Baca artikel IDN Times lainnya di IDN App
For
You

Ahli: AS-Tiongkok akan Tetap Ribut meski Biden Jadi Presiden

Calon presiden dari Partai Demokrat Joe Biden saat kampanye di Philadelphia, Pennsylvania, Amerika Serikat, pada 11 Juni 2020. ANTARA FOTO/REUTERS/Bastiaan Slabbers

Jakarta, IDN Times – Hubungan Amerika Serikat (AS) dengan Tiongkok telah diwarnai ketegangan sebelum Donald Trump dilantik jadi Presiden AS pada 2016. Bahkan, menurut William Reinsch, penasihat senior di Pusat Studi Strategis dan Internasional (CSIS), hubungan kedua negara akan tetap dipenuhi perselisihan meski AS kini dipimpin Presiden Joe Biden.

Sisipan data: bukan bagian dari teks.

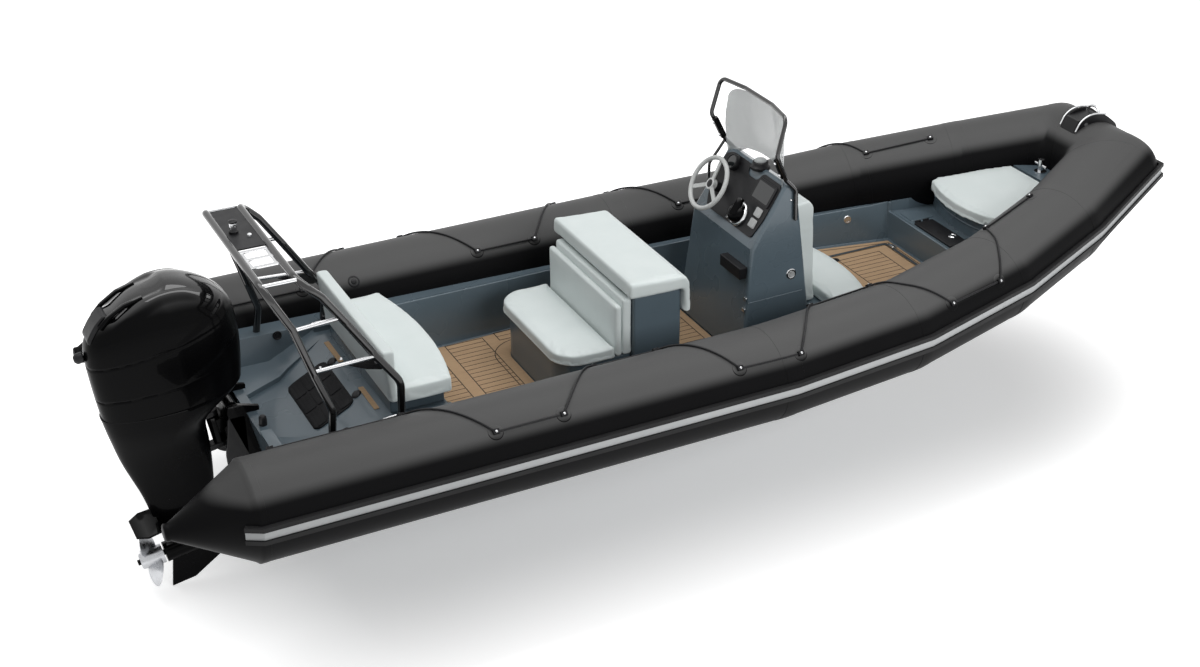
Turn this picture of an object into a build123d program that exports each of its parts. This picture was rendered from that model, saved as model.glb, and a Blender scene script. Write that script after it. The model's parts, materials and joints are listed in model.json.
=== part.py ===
from build123d import *
import math
import os

os.makedirs("parts", exist_ok=True)

# A rigid-hulled inflatable boat with an outboard motor.
# Millimetres. X runs to the bow, Y to port, Z up. The origin is on the centreline and on the waterline,
# under the aft edge of the transom's top.

LOW = (Align.CENTER, Align.CENTER, Align.MIN)
HIGH = (Align.CENTER, Align.CENTER, Align.MAX)
BEYOND = 3000.0

# ---- fits ----
CUSHION_CLEAR = 0.3
MOVING_CLEAR = 6.0
RUNNING_CLEAR = 0.06

# ---- inflatable collar ----
TUBE_RADIUS = 270.0
TUBE_HALF_SPACING = 1000.0
# x, y, z of the port tube's centreline, from the stern to the bow's corner
TUBE_NODES = [
    (-250.0, TUBE_HALF_SPACING, 260.0),
    (2754.0, TUBE_HALF_SPACING, 286.0),
    (3667.0, 928.0, 317.0),
    (4442.0, 779.0, 403.0),
    (5110.0, 546.0, 509.0),
    (5712.0, 253.0, 634.0),
]
CONE_LENGTH = 400.0
CONE_TIP_RADIUS = 46.0
CONE_CAP_LENGTH = 30.0

# ---- rubbing strake on the tube's outer side ----
STRAKE_RISE = 19.0
STRAKE_HEIGHT = 96.0
STRAKE_RIB = 24.0
STRAKE_RIB_PROUD = 22.0
STRAKE_WEB_PROUD = 8.0
STRIPE_PROUD = 12.0
STRAKE_SINK = 12.0
STRAKE_START = (-330.0, TUBE_HALF_SPACING + 225.0)

# ---- lifelines, which pass over the tubes through pairs of eyelets ----
LINE_RADIUS = 6.0
LINE_CLEAR = 1.0
LINE_WOUND_STEPS = 5
LINE_WOUND_FROM = 20.0
LINE_STRAIGHT_STEPS = 2
LINE_BREAK = 2.0
# distance along the tube from its stern end, and degrees up from its outer side, of each eyelet
EYELETS_AT = [
    (190.0, 135.0), (891.0, 135.0), (1263.0, 47.0), (1645.0, 47.0), (2002.0, 135.0), (2383.0, 135.0),
    (2692.0, 46.0), (3063.0, 44.0), (3405.0, 130.0), (3821.0, 128.0), (4121.0, 36.0), (4504.0, 33.0),
    (4804.0, 116.0), (5241.0, 112.0),
]
EYELET_SIZE = (34.0, 26.0, 24.0)
EYELET_SINK = 4.0

# ---- hull ----
TRANSOM_RAKE = 13.0
TRANSOM_TOP = 300.0
TRANSOM_INNER = 55.0
NOTCH_HALF = 420.0
# x, keel z, chine y, chine z, side y, side z, top y, top z of each section of the hull
HULL_SECTIONS = [
    (-60.0, -310.0, 700.0, -27.0, 800.0, 60.0, 765.0, 340.0),
    (2700.0, -310.0, 700.0, -20.0, 800.0, 75.0, 765.0, 305.0),
    (3600.0, -300.0, 650.0, 20.0, 740.0, 110.0, 700.0, 325.0),
    (4400.0, -210.0, 510.0, 80.0, 590.0, 200.0, 545.0, 360.0),
    (4700.0, -115.0, 405.0, 160.0, 485.0, 262.0, 442.0, 392.0),
    (4800.0, -83.0, 370.0, 192.0, 450.0, 286.0, 408.0, 600.0),
    (5000.0, -20.0, 300.0, 262.0, 380.0, 338.0, 340.0, 600.0),
    (5440.0, 250.0, 90.0, 420.0, 150.0, 470.0, 140.0, 600.0),
]
LINER_THICKNESS = 20.0

# ---- cockpit ----
SOLE_AFT = -10.0
SOLE_FORWARD = 120.0
SOLE_STEP_X = 3300.0
COCKPIT_AFT = 1010.0
COCKPIT_FORWARD = 4520.0
TEAK_THICKNESS = 6.0
TEAK_MARGIN = 24.0
TEAK_SEAT_GAP = 4.0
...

“Trump, dalam pandangan saya, hampir membuat segalanya menjadi lebih buruk. Tetapi perselisihan dimulai sebelum Trump, dan itu akan terus berlanjut terlepas dari apa yang dilakukan Biden. Saya tidak berpikir dia akan memerintahkan perusahaan untuk pergi, tapi menurut saya dia juga tidak akan mendorong mereka untuk tinggal,” kata Reinsch, menurut CNBC, Senin (25/1/2021).

1. Hubungan AS-Tiongkok memburuk di bawah Pemerintahan Trump

Presiden Donald Trump sedang berbincang dengan Presiden Tiongkok Xi Jinping (ANTARA FOTO/REUTERS/Carlos Barria)

Hubungan Amerika dengan Tiongkok semakin memburuk di bawah Pemerintahan Trump. Di mana ketegangan dagang antara kedua ekonomi terbesar di dunia itu telah meningkat dalam beberapa tahun terakhir.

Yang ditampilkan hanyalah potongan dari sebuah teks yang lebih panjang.